* **Stored rows**
┄┄┄┄┄┄┄┄┄┄┄┄┄┄┄┄┄┄┄┄

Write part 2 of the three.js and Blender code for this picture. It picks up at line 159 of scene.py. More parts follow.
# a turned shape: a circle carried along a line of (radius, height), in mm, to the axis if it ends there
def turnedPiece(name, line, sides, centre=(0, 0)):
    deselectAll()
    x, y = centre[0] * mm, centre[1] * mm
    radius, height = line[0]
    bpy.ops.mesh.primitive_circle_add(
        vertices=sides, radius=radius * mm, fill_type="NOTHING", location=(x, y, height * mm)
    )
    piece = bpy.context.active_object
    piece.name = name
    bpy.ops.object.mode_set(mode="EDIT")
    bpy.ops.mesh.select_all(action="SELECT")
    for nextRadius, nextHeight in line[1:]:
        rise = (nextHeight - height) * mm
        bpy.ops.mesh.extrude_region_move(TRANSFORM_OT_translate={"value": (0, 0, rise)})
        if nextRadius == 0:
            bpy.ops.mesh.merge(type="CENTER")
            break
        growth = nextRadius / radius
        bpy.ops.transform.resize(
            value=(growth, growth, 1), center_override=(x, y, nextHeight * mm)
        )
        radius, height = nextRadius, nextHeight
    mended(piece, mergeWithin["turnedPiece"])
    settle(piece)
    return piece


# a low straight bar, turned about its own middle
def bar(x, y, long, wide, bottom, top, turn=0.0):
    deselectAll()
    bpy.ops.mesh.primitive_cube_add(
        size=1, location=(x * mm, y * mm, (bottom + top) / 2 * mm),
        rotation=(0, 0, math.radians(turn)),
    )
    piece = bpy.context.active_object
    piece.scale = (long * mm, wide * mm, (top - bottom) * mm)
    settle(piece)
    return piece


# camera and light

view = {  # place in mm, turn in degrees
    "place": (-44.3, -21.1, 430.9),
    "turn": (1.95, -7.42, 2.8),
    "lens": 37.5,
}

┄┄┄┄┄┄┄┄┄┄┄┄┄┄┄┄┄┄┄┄

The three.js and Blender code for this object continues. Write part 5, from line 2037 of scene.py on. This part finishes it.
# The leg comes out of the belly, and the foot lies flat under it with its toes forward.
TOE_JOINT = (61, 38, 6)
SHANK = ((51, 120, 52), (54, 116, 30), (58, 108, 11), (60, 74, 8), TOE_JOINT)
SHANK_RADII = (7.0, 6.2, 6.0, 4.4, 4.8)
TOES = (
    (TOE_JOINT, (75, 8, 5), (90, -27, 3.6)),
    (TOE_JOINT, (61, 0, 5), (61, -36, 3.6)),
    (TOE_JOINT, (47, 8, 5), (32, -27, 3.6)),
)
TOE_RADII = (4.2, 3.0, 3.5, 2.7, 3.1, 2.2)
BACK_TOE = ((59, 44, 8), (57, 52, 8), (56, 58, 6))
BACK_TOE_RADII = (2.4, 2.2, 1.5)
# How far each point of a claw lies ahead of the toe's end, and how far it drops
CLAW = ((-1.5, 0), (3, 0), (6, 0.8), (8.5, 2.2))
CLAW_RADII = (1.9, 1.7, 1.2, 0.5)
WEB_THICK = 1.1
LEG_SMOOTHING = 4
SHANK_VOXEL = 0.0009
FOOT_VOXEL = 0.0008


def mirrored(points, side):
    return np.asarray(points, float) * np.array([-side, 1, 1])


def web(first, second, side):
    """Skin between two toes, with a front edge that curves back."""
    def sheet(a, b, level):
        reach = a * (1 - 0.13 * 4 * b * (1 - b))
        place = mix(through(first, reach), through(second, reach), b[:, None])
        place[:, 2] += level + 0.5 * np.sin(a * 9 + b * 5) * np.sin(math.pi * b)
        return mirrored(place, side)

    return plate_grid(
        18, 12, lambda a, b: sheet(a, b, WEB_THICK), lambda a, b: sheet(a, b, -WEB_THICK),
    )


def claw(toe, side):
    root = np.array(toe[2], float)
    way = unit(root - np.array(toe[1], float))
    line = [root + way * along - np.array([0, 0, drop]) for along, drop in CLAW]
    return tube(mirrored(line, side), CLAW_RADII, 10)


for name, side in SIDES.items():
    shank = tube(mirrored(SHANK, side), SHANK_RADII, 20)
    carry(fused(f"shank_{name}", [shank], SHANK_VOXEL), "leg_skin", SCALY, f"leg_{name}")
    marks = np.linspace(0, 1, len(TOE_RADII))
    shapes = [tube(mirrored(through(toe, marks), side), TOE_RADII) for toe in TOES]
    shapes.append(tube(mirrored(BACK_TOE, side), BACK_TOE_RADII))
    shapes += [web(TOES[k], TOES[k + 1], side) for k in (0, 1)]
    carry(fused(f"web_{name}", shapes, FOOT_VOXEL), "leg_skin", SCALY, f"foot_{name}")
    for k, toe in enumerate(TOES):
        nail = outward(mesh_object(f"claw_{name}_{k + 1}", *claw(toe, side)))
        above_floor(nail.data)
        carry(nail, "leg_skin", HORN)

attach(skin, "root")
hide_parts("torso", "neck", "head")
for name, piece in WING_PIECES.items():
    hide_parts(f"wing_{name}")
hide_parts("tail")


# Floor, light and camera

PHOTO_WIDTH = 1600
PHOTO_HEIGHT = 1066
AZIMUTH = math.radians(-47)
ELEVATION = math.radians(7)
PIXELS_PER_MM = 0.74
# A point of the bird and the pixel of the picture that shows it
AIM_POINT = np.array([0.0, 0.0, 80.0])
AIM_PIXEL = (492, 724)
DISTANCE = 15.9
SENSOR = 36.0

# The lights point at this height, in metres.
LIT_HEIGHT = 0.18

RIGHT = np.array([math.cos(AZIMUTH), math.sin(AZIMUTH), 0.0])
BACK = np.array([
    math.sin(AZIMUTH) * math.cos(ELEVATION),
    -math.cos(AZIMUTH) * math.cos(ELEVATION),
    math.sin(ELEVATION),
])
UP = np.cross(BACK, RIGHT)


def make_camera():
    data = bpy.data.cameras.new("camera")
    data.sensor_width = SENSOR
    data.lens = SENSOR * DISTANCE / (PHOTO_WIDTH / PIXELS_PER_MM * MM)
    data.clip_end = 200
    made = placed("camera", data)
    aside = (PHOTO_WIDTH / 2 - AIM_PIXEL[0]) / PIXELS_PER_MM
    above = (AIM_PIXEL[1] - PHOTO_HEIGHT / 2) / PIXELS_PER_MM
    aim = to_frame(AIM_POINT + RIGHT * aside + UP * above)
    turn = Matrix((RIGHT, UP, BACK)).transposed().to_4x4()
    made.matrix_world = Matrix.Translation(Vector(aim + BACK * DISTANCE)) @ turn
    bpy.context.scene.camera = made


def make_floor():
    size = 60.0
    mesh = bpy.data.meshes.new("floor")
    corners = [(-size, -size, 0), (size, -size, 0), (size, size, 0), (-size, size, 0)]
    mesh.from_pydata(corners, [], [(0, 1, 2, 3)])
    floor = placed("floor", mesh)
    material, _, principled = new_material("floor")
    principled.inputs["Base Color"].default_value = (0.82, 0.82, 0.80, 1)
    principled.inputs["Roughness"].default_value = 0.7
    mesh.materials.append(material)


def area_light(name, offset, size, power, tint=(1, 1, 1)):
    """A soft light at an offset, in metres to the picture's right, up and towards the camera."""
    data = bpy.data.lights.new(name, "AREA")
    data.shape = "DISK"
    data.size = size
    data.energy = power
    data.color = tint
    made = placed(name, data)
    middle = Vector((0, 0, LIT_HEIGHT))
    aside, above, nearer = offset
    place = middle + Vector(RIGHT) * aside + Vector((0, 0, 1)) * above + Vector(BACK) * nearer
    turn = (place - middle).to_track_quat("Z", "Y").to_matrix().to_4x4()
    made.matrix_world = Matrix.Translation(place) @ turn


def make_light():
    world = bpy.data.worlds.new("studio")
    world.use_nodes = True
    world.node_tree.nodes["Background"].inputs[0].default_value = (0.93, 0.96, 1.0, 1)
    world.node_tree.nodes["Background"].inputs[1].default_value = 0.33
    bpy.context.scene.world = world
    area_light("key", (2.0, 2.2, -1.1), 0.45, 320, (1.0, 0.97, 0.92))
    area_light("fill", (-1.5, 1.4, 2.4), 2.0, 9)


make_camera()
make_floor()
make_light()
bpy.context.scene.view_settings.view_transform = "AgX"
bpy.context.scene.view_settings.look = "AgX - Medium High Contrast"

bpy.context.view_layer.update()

┄┄┄┄┄┄┄┄┄┄┄┄┄┄┄┄┄┄┄┄

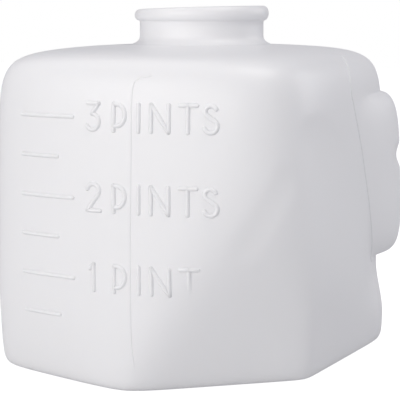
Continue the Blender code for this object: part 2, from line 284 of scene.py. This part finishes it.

┄┄┄┄┄┄┄┄┄┄┄┄┄┄┄┄┄┄┄┄

* **Instructions to follow**
From the listing above, pick out each line where the word "root" appears.

* **Task response**
    root = np.array(toe[2], float)
    way = unit(root - np.array(toe[1], float))
    line = [root + way * along - np.array([0, 0, drop]) for along, drop in CLAW]
attach(skin, "root")